===== Source material =====

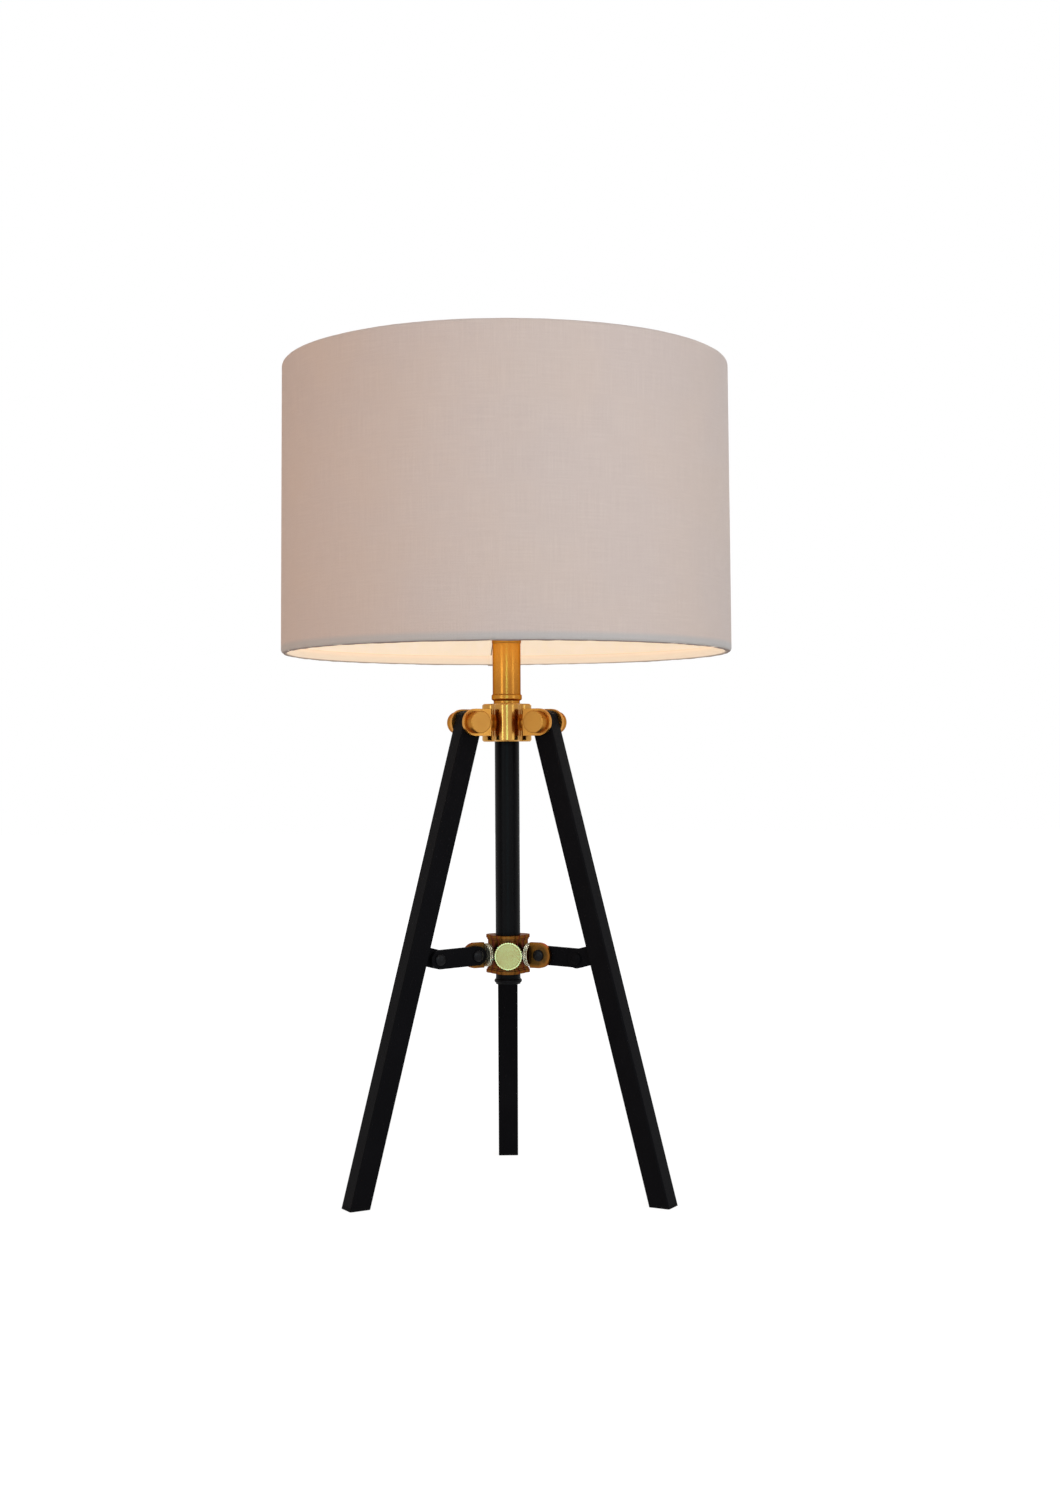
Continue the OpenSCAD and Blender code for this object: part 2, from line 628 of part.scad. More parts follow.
// The spider: a washer on thin arms that end at the top ring's wire
arm_gap = 0.15;
arm_r = shade_r(top_ring_z) - ring_inset - ring_wire_r - arm_gap;
arm_wire_r = ring_wire_r - 0.2;
arm_in_r = washer_r - 2;
arm_rise = top_ring_z - washer_z - washer_t / 2;
module shade_spider() color(steel) {
  ring(washer_r, harp_stud_r + fixed_gap, washer_z, washer_t);
  for (i = [0:arm_count - 1]) rotate([0, 0, 90 + i * 360 / arm_count])
    translate([arm_in_r, 0, washer_z + washer_t / 2])
      rotate([0, 90 - atan(arm_rise / (arm_r - arm_in_r)), 0])
        cylinder(r = arm_wire_r, h = norm([arm_r - arm_in_r, arm_rise]), $fn = 16);
}

// Collar

// The collar's outline, grown by an amount
module collar_outline(grow) {
  for (a = lobe_angles) rotate([0, 0, a]) translate([collar_lobe_c, 0]) circle(r = collar_lobe_r + grow);
  circle(r = collar_core_r + grow);
}

// One end of the collar: the rim and a lower step behind it, standing on z = 0
module collar_end() {
  linear_extrude(height = rim_h) collar_outline(rim_out);
  linear_extrude(height = rim_h + rim_step_h) collar_outline(rim_step_out);
}

lug_stud_r = 5.5;
lug_stud_in = collar_core_r - 1.6;
module collar() color(brass) difference() {
  translate([0, 0, collar_z]) {
    linear_extrude(height = collar_h) collar_outline(0);
    collar_end();
    translate([0, 0, collar_h]) rotate([180, 0, 180]) collar_end();
  }
  translate([0, 0, collar_z - eps]) cylinder(r = column_r + run_gap, h = collar_h + 2 * eps);
  for (k = [0:2]) at_side(k) translate([0, 0, lug_z]) along_x(lug_stud_r, lug_stud_in, flange_back_r);
  rotate([0, 0, front_angle]) translate([0, 0, lug_z])
    along_x(knob_screw_r + run_gap, column_r - 2, knob_back_r);
}

module lug(k) color(brass) difference() {
  union() {
    at_side(k) translate([0, 0, lug_z]) {
      along_x(lug_stud_r, lug_stud_in, flange_back_r);
      knurled(flange_r, flange_back_r, flange_back_r + flange_t);
    }
    at_lug(k) {
      along_y(tongue_r, -side_gap - plate_t, -side_gap);
      translate([flange_back_r + flange_t - lug_pivot_r, -side_gap - plate_t, -tongue_r])
        cube([lug_pivot_r - flange_back_r - flange_t, plate_t, 2 * tongue_r]);
    }
  }
  at_lug(k) along_y(screw_r, -side_gap - plate_t - eps, -side_gap + eps);
}

module lug_screws() color(black) for (k = [0:2]) at_lug(k) {
  mirror([0, 1, 0]) translate([0, side_gap + plate_t, 0]) button_head();
  along_y(screw_r, -side_gap - plate_t, 2 * side_gap + plate_t + 2);
}

module lug_nuts() color(black) for (k = [0:2]) at_lug(k)
  translate([0, 2 * side_gap + plate_t, 0]) difference() {
    button_head(screw_head_r, screw_head_h + 0.6);
    along_y(screw_r, -eps, 2);
  }

knob_back_r = collar_lobe_c + collar_lobe_r + rim_out + 0.8;
module locking_knob() color(pale_brass) rotate([0, 0, front_angle]) translate([0, 0, lug_z]) {
  difference() {
    knurled(knob_r, knob_back_r, knob_back_r + knob_t);
    along_x(knob_r - 1.6, knob_back_r + knob_t - 0.4, knob_back_r + knob_t + 1);
  }
  along_x(knob_screw_r + 2, collar_lobe_c + collar_lobe_r + fixed_gap, knob_back_r);
  along_x(knob_screw_r, column_r + fixed_gap, knob_back_r);
}

// Links and leg tabs

// A flat bar with round ends and a hole in each, from the origin along +X
module bar(l, y, hole_near, hole_far) difference() {
  union() {
    along_y(link_end_r, y, y + plate_t);
    translate([l, 0, 0]) along_y(link_end_r, y, y + plate_t);
    translate([0, y, -link_end_r]) cube([l, plate_t, 2 * link_end_r]);
  }
  along_y(hole_near, y - eps, y + plate_t + eps);
  translate([l, 0, 0]) along_y(hole_far, y - eps, y + plate_t + eps);
}

module link(k) color(black) at_lug(k) rotate([0, link_slope, 0])
  bar(link_l, side_gap, screw_r + run_gap, screw_r);

module link_screw(k) color(black) at_tab(k) {
  translate([0, side_gap + plate_t, 0]) button_head();
  along_y(screw_r, side_gap, side_gap + plate_t);
}

module leg_tab(k) color(black) at_leg(k) translate([tab_x, 0, -tab_down]) difference() {
  union() {
    along_y(link_end_r, -side_gap - plate_t, -side_gap);
    translate([0, -side_gap - plate_t, -link_end_r])
      cube([-tab_x - leg_w / 2, plate_t, 2 * link_end_r]);
    mirror([0, 1, 0]) translate([0, side_gap + plate_t, 0]) button_head();
  }
  along_y(screw_r, -side_gap - plate_t, -side_gap + eps);
}

// Legs

module leg_tube(k) color(black) difference() {
  at_leg(k) difference() {
    translate([0, 0, -leg_l - spare_l]) linear_extrude(height = leg_l + spare_l + leg_over) difference() {
      round_square(leg_w, leg_corner_r);
      square(leg_in, center = true);
    }
    along_y(bolt_r + run_gap, -leg_w, leg_w);
  }
  foot_slab(k, -trim_w, foot_t);
}

// Spare length that is cut off square to the table
spare_l = 20;

// Everything from height z0 to z1, near one foot
trim_w = 60;
module foot_slab(k, z0, z1) at_side(k) translate([foot_r - trim_w, -trim_w, z0])
  cube([2 * trim_w, 2 * trim_w, z1 - z0]);

module leg_eye(k) color(black) at_leg(k) difference() {
  union() {
    intersection() {
      along_y(leg_eye_r, -leg_w, leg_w);
      translate([0, 0, leg_over]) linear_extrude(height = leg_eye_r) round_square(leg_w, leg_corner_r);
    }
    translate([-eye_plug_w / 2, -eye_plug_w / 2, -plug_l])
      cube([eye_plug_w, eye_plug_w, plug_l + leg_over + eps]);
  }
  along_y(bolt_r + run_gap, -leg_w, leg_w);
}
eye_plug_w = leg_in - 2 * fixed_gap;

module foot_cap(k) color(black) {
  intersection() {
    at_leg(k) translate([0, 0, -leg_l - spare_l]) linear_extrude(height = 2 * spare_l)
      round_square(leg_w, leg_corner_r);
    foot_slab(k, 0, foot_t);
  }
  difference() {
    at_leg(k) translate([-eye_plug_w / 2, -eye_plug_w / 2, -leg_l]) cube([eye_plug_w, eye_plug_w, plug_l]);
    foot_slab(k, -trim_w, foot_t);
  }
}

hub();
hub_fork(0);  // hub_fork_1
hub_fork(1);  // hub_fork_2
hub_fork(2);  // hub_fork_3
pivot_bolts();
pivot_nuts();
column();
column_end_bead();
cord_bushing();
lamp_pipe();
pipe_nut();
neck_bead();
neck_tube();
neck_top_ring();
harp_saddle();
harp_sleeves();
harp();
finial();
socket_cap();
socket_shell();
socket_sleeve();
socket_body();
socket_screw_shell();
switch_key();
bulb_base();
bulb_glass();
shade_cover();
shade_liner();
shade_top_ring();
shade_spider();
shade_bottom_ring();
shade_top_hem();
shade_bottom_hem();
collar();
lug(0);  // lug_1
lug(1);  // lug_2
lug(2);  // lug_3
lug_screws();
lug_nuts();
locking_knob();
link(0);  // link_1
link(1);  // link_2
link(2);  // link_3
link_screw(0);  // link_screw_1
link_screw(1);  // link_screw_2
link_screw(2);  // link_screw_3
leg_tube(0);  // leg_tube_1
leg_tube(1);  // leg_tube_2
leg_tube(2);  // leg_tube_3
leg_eye(0);  // leg_eye_1
leg_eye(1);  // leg_eye_2
leg_eye(2);  // leg_eye_3
leg_tab(0);  // leg_tab_1
leg_tab(1);  // leg_tab_2
leg_tab(2);  // leg_tab_3
foot_cap(0);  // foot_cap_1
foot_cap(1);  // foot_cap_2
foot_cap(2);  // foot_cap_3
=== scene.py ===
"""Dresses the table lamp's solids: a linen drum shade, brushed brass, satin black legs and a lit bulb."""

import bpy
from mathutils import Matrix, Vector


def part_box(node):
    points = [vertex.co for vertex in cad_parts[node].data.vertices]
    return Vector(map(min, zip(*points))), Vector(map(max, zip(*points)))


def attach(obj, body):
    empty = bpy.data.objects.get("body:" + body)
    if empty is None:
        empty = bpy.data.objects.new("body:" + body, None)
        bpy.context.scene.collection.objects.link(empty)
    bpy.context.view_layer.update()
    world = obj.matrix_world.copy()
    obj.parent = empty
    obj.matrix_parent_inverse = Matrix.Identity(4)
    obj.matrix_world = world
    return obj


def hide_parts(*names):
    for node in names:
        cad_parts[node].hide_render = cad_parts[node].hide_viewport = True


bl_info = {
    "name": "Tripod table lamp",
    "version": (1, 0, 0),
    "blender": (4, 5, 0),
    "location": "3D View > Sidebar > Lamp",
    "description": "Dresses a table lamp with a drum shade on a folding tripod",
    "category": "Object",
}

import math

import bmesh
import bpy
from bpy.props import FloatProperty, FloatVectorProperty, IntProperty, PointerProperty
from bpy.types import Operator, Panel, PropertyGroup
from mathutils import Matrix, Vector

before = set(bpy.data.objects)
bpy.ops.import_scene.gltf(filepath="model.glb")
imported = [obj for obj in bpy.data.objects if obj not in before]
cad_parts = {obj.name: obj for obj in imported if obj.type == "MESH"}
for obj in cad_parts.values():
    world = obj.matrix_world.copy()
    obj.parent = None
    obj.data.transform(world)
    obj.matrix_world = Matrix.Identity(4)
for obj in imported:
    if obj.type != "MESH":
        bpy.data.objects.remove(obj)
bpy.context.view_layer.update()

LEGS = (1, 2, 3)
WHITE = (1.0, 1.0, 1.0)

# The photograph's height in pixels, and the height of the camera's sensor in millimetres
PHOTO_HEIGHT_PX = 1500
SENSOR_HEIGHT = 36.0


# Sizes and colours that a user would change

class LampShadeSettings(PropertyGroup):
    cloth_colour: FloatVectorProperty(
        name="Linen", description="Colour of the linen's threads",
        subtype="COLOR", size=3, min=0, max=1, default=(0.535, 0.460, 0.435))
    cloth_shade: FloatVectorProperty(
        name="Linen gaps", description="Colour between the linen's threads",
        subtype="COLOR", size=3, min=0, max=1, default=(0.415, 0.350, 0.328))
    # The rolled edge's colour is painted light: the cooler light that the bottom roll catches from below.
    rolled_edge_light: FloatVectorProperty(
        name="Rolled edge", description="Colour of the linen where it is stretched around a ring",
        subtype="COLOR", size=3, min=0, max=1, default=(0.385, 0.40, 0.41))
    # The fold's colour is painted shade: the dark band on the bottom roll's underside.
    fold_shade_colour: FloatVectorProperty(
        name="Fold", description="Colour of the linen's underside, where it is soaked with glue",
        subtype="COLOR", size=3, min=0, max=1, default=(0.16, 0.09, 0.06))
    liner_colour: FloatVectorProperty(
        name="Liner", description="Colour of the stiff liner",
        subtype="COLOR", size=3, min=0, max=1, default=(0.86, 0.82, 0.75))
    thread_pitch: FloatProperty(
        name="Thread pitch", description="Distance between two threads of the linen",
        subtype="DISTANCE", unit="LENGTH", default=0.00055, min=0.0002, max=0.003, precision=5)
    cloth_thickness: FloatProperty(
        name="Cloth thickness", description="Thickness of the linen",
        subtype="DISTANCE", unit="LENGTH", default=0.0006, min=0.0002, max=0.001, precision=5)
    roll_radius: FloatProperty(
        name="Roll radius", description="Radius of the rolled edges, at the cloth's middle",
        subtype="DISTANCE", unit="LENGTH", default=0.0030, min=0.0028, max=0.004, precision=5)
    seam_angle: FloatProperty(
        name="Seam", description="Where the cloth's ends meet, counted from +X",
        subtype="ANGLE", unit="ROTATION", default=math.radians(92.4))
    seam_lap: FloatProperty(
        name="Seam lap", description="How far the cloth's ends overlap",
        subtype="DISTANCE", unit="LENGTH", default=0.009, min=0.003, max=0.03)
    around: IntProperty(
        name="Segments", description="Faces around the shade", default=480, min=96, max=960)
    glow: FloatProperty(
        name="Glow", description="Light that comes through the linen from the bulb",
        default=0.03, min=0, max=1)
    inner_glow: FloatProperty(
        name="Inner glow", description="The bulb's light on the linen's turned-in edges",
        default=0.58, min=0, max=2)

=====

> _Given request_: From the line containing "obj.matrix_world = Matrix.Identity(4)" down to the line containing "SENSOR_HEIGHT = 36.0" in the material above, reproduce every line exactly, including the two end lines.

> _Worked solution_:
    obj.matrix_world = Matrix.Identity(4)
for obj in imported:
    if obj.type != "MESH":
        bpy.data.objects.remove(obj)
bpy.context.view_layer.update()

LEGS = (1, 2, 3)
WHITE = (1.0, 1.0, 1.0)

# The photograph's height in pixels, and the height of the camera's sensor in millimetres
PHOTO_HEIGHT_PX = 1500
SENSOR_HEIGHT = 36.0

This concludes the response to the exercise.